October 31, 2025 — News Flash!

Job isn’t suffering for sin, but he needs to watch out that his suffering doesn’t lead him to sin! 

Here’s a novel idea from Elihu! “Man is also chastened with pain on his bed” (Job 33:19). The word “chastened” in the AV is also translated as reproved, rebuked, and corrected. Job is not being punished, either unjustly or justly, as he and his friends thought. Instead, he’s being chastened. We know that “no chastening seems to be joyful for the present, but painful; nevertheless, afterward it yields the peaceable fruit of righteousness to those who have been trained by it” (Heb 12:11). So all this tragedy is for training, Elihu? These blows are to bear fruit? The agony is for the “afterward”? That’s why unbelievers seem to get away with things, because the Lord is only chastening His children at present. Paul certainly lost a great deal, too. In fact, he “suffered the loss of all things” (Php 3:8), eventually including his head!

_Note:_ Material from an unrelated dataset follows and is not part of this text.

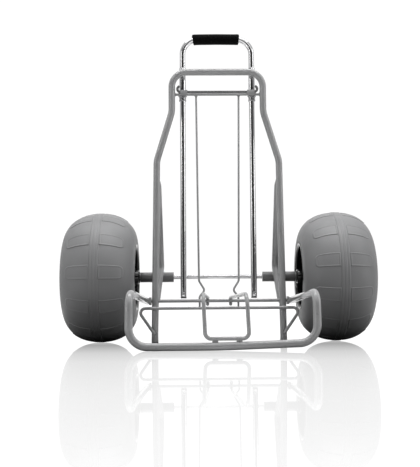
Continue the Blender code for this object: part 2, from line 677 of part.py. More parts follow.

But he wrote, “For our light and momentary affliction is producing for us an eternal weight of glory that is far beyond comparison” (2 Cor 4:17, BSB). Now Elihu certainly doesn’t minimize the suffering Job has endured, “with strong pain in many of his bones, so that his life abhors bread, and his soul succulent food. His flesh wastes away from sight, and his bones stick out which once were not seen” (vv 19-21). But when people ask, “How’s life?” and the wag retorts, “Compared to what?” Paul has a glorious answer for that. He says, “I consider that the sufferings of this present time are not worthy to be compared with the glory which shall be revealed in us” (Rom 8:18). “Some through the waters, some through the flood, Some through the fire, but all through the blood…God leads His dear children along” (G.A. Young). So no pure gold without the heat. No precious diamonds without the pressure. And no saints without the suffering.